── DATASET CONTENT ──

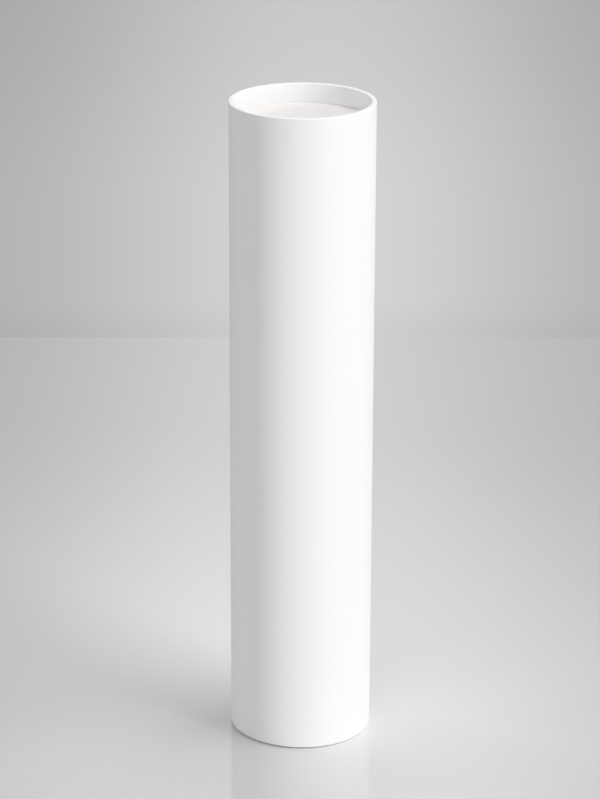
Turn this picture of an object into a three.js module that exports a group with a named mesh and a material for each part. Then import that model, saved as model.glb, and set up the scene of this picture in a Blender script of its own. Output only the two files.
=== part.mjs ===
// Mailing tube: a wound-paper tube that stands on its end, closed at both ends by press-in plastic plugs.
// Lengths are in millimetres. +Z is the tube's axis, and the origin is the middle of its foot, where it stands.
import * as THREE from 'three';

// Tube
const tubeDiameter = 60;
const tubeLength = 275;
const tubeWall = 2;
const rimRounding = 0.3; // the slightly softened corners of the two cut ends

// Plug, the same at both ends
const plugRecess = 8; // from the tube's end to the plug's outer face
const plugDepth = 14; // from the outer face to the end of the skirt
const plugFaceThickness = 1.4;
const plugSkirtWall = 1.2;
const plugEdgeRounding = 0.5; // outer edge of the face
const plugInnerFillet = 1; // between the face and the skirt, inside
const sealBandHeight = 2.4; // the straight band behind the face that bears on the bore
const ribCount = 3; // gripping ribs round the skirt, behind the band
const ribLand = 0.6; // flat top of each rib, along the axis
const ribProjection = 0.4; // how far the band and the ribs stand out from the skirt
const leadIn = 1.2; // taper at the skirt's end that starts the plug into the bore
const plugClearance = 0.08; // between the bore and the band and ribs, once they are squeezed in

// Fineness of the round surfaces
const roundSegments = 72;
const cornerSteps = 3;

const outerRadius = tubeDiameter / 2;
const boreRadius = outerRadius - tubeWall;
const gripRadius = boreRadius - plugClearance;
const skirtRadius = gripRadius - ribProjection;
const skirtInnerRadius = skirtRadius - plugSkirtWall;

const paper = new THREE.MeshStandardMaterial({ color: 0xf3f2f0, roughness: 0.82, metalness: 0 });
const plastic = new THREE.MeshStandardMaterial({ color: 0xf4f4f2, roughness: 0.5, metalness: 0 });

// Points along a quarter circle, from one angle to another, with both ends, as radius and height.
function corner(centreRadius, centreHeight, size, fromAngle, toAngle) {
  const points = [];
  for (let step = 0; step <= cornerSteps; step += 1) {
    const angle = fromAngle + ((toAngle - fromAngle) * step) / cornerSteps;
    const radius = centreRadius + size * Math.cos(angle);
    const height = centreHeight + size * Math.sin(angle);
    points.push(new THREE.Vector2(radius, height));
  }
  return points;
}

// Turns a profile of radius and height about the Z axis.
function turned(profile) {
  return new THREE.LatheGeometry(profile, roundSegments).rotateX(Math.PI / 2);
}

// The wall's section runs up the outside, over the rim, down the bore and under the foot, back to its start.
function tubeGeometry() {
  const foot = rimRounding;
  const rim = tubeLength - rimRounding;
  const outside = outerRadius - rimRounding;
  const inside = boreRadius + rimRounding;
  const profile = [
    ...corner(outside, foot, rimRounding, -Math.PI / 2, 0),
    ...corner(outside, rim, rimRounding, 0, Math.PI / 2),
    ...corner(inside, rim, rimRounding, Math.PI / 2, Math.PI),
    ...corner(inside, foot, rimRounding, Math.PI, (3 * Math.PI) / 2),
  ];
  profile.push(profile[0].clone());
  return turned(profile);
}

// One gripping rib: up its slope, along its land and down its other slope, between two heights on the skirt.
function rib(middle) {
  const top = middle + ribLand / 2;
  const bottom = middle - ribLand / 2;
  return [
    new THREE.Vector2(skirtRadius, bottom - ribProjection),
    new THREE.Vector2(gripRadius, bottom),
    new THREE.Vector2(gripRadius, top),
    new THREE.Vector2(skirtRadius, top + ribProjection),
  ];
}

// The plug's outer face is at height 0 and its skirt hangs below. The section starts on the axis, inside the face.
function plugGeometry() {
  const bandBottom = -sealBandHeight - ribProjection;
  const taperTop = -plugDepth + leadIn;
  const ribPitch = (bandBottom - taperTop) / (ribCount + 0.5);
  const ribs = [];
  for (let index = ribCount; index >= 1; index -= 1) {
    ribs.push(...rib(bandBottom - index * ribPitch));
  }
  const filletRadius = skirtInnerRadius - plugInnerFillet;
  const filletHeight = -plugFaceThickness - plugInnerFillet;
  const profile = [
    new THREE.Vector2(0, -plugFaceThickness),
    ...corner(filletRadius, filletHeight, plugInnerFillet, Math.PI / 2, 0),
    new THREE.Vector2(skirtInnerRadius, -plugDepth),
    new THREE.Vector2(skirtRadius - plugSkirtWall / 2, -plugDepth),
    new THREE.Vector2(skirtRadius, taperTop),
    ...ribs,
    new THREE.Vector2(skirtRadius, bandBottom),
    new THREE.Vector2(gripRadius, -sealBandHeight),
    ...corner(gripRadius - plugEdgeRounding, -plugEdgeRounding, plugEdgeRounding, 0, Math.PI / 2),
    new THREE.Vector2(0, 0),
  ];
  return turned(profile);
}

function namedMesh(name, geometry, material) {
  const mesh = new THREE.Mesh(geometry, material);
  mesh.name = name;
  return mesh;
}

const tube = namedMesh('tube', tubeGeometry(), paper);

const topPlug = namedMesh('top_plug', plugGeometry(), plastic);
topPlug.position.z = tubeLength - plugRecess;

const bottomPlug = namedMesh('bottom_plug', plugGeometry(), plastic);
bottomPlug.rotation.x = Math.PI;
bottomPlug.position.z = plugRecess;

const mailingTube = new THREE.Group();
mailingTube.add(tube, topPlug, bottomPlug);

export default mailingTube;
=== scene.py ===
"""A plain white mailing tube with a recessed plug at each end, standing on a pale studio floor.

Everything is in metres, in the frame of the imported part: +Z is the tube's axis and z = 0 is the floor.
"""

import math

import bpy
from mathutils import Matrix, Vector, noise


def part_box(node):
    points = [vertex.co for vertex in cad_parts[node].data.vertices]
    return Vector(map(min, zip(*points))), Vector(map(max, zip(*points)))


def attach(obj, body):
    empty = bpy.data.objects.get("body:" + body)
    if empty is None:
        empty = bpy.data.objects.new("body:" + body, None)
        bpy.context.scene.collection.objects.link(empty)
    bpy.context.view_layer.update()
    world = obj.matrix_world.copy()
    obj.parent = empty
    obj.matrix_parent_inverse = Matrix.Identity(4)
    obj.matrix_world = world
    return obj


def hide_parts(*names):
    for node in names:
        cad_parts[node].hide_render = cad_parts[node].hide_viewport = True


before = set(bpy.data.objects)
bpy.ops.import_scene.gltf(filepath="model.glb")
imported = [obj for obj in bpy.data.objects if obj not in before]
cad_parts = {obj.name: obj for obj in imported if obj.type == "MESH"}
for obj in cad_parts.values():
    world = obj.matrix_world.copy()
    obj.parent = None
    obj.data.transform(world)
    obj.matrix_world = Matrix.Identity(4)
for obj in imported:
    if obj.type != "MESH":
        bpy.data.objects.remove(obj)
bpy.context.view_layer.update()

MM = 0.001
TAU = 2 * math.pi

# The tube and the plugs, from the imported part
TUBE_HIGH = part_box("tube")[1]
PLUG_LOW, PLUG_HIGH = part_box("top_plug")
TUBE_RADIUS = TUBE_HIGH.x
TUBE_LENGTH = TUBE_HIGH.z
GRIP_RADIUS = PLUG_HIGH.x
PLUG_DEPTH = PLUG_HIGH.z - PLUG_LOW.z
PLUG_RECESS = TUBE_LENGTH - PLUG_HIGH.z
PLUG_CLEARANCE = 0.08 * MM
BORE_RADIUS = GRIP_RADIUS + PLUG_CLEARANCE
WALL = TUBE_RADIUS - BORE_RADIUS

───

§ **EXERCISE DESCRIPTION**:
Retype exactly, and only, the lines from the one containing "const topPlug = namedMesh('top_plug', plugGeometry(), plastic);" through the one containing "if empty is", both included.

§ **EXERCISE SOLUTION**:
const topPlug = namedMesh('top_plug', plugGeometry(), plastic);
topPlug.position.z = tubeLength - plugRecess;

const bottomPlug = namedMesh('bottom_plug', plugGeometry(), plastic);
bottomPlug.rotation.x = Math.PI;
bottomPlug.position.z = plugRecess;

const mailingTube = new THREE.Group();
mailingTube.add(tube, topPlug, bottomPlug);

export default mailingTube;
=== scene.py ===
"""A plain white mailing tube with a recessed plug at each end, standing on a pale studio floor.

Everything is in metres, in the frame of the imported part: +Z is the tube's axis and z = 0 is the floor.
"""

import math

import bpy
from mathutils import Matrix, Vector, noise


def part_box(node):
    points = [vertex.co for vertex in cad_parts[node].data.vertices]
    return Vector(map(min, zip(*points))), Vector(map(max, zip(*points)))


def attach(obj, body):
    empty = bpy.data.objects.get("body:" + body)
    if empty is None:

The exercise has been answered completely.